The Myth of Digital Sovereignty
This incident exposes the fragility of the "Digital First" strategy. When everything is pushed online to save costs, the manual fallbacks are dismantled. You can no longer easily walk into a regional office and hand over a paper form. You are tethered to the server.
When that server fails, the economy stutters. Small businesses trying to secure loans are stuck because they can’t provide an up-to-date certificate of incorporation. Contracts are delayed because directors can’t be formally appointed. It is a reminder that "the cloud" is just someone else’s computer, and in this case, that computer is being managed by an agency that is clearly overstretched and under-resourced.
What Happens When the Lights Come Back On
When the service eventually resumes, the immediate priority for every company director should be a full audit of their public record.
- Check the "Filing History" to ensure no unauthorized changes were made during the period of instability.
- Verify that "Protected Information" is actually hidden.
- Monitor identity theft portals for any mention of your personal details.

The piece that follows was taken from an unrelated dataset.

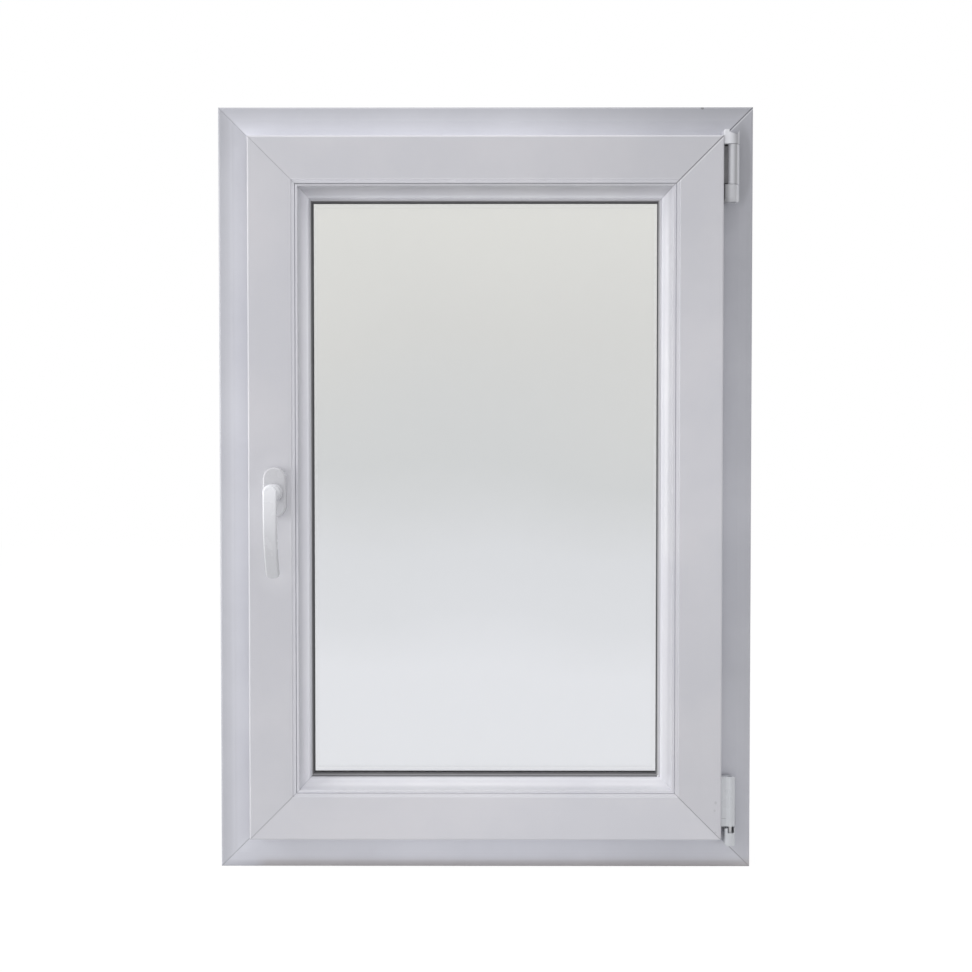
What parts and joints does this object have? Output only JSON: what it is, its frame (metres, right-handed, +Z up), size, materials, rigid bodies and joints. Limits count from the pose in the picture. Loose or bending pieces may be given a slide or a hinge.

Companies House will likely issue a press release claiming the issue has been "resolved" and that they "take data security seriously." This is standard PR fluff. The reality is that the trust has been broken. An agency that demands total transparency from the private sector has proven to be opaque and incompetent in managing its own technical infrastructure.
The government must now decide if it wants to continue with this "patchwork" approach or if it is finally time to invest in a ground-up rebuild of the UK's corporate registry. Anything less is just waiting for the next glitch.
If you are currently facing a filing deadline, document every attempt to access the system. Take screenshots of the error messages. Keep a log of the time and date. Do not trust that the "automated" system will recognize your struggle; prepare your defense now, because when the servers are back up, the debt collectors won't be far behind.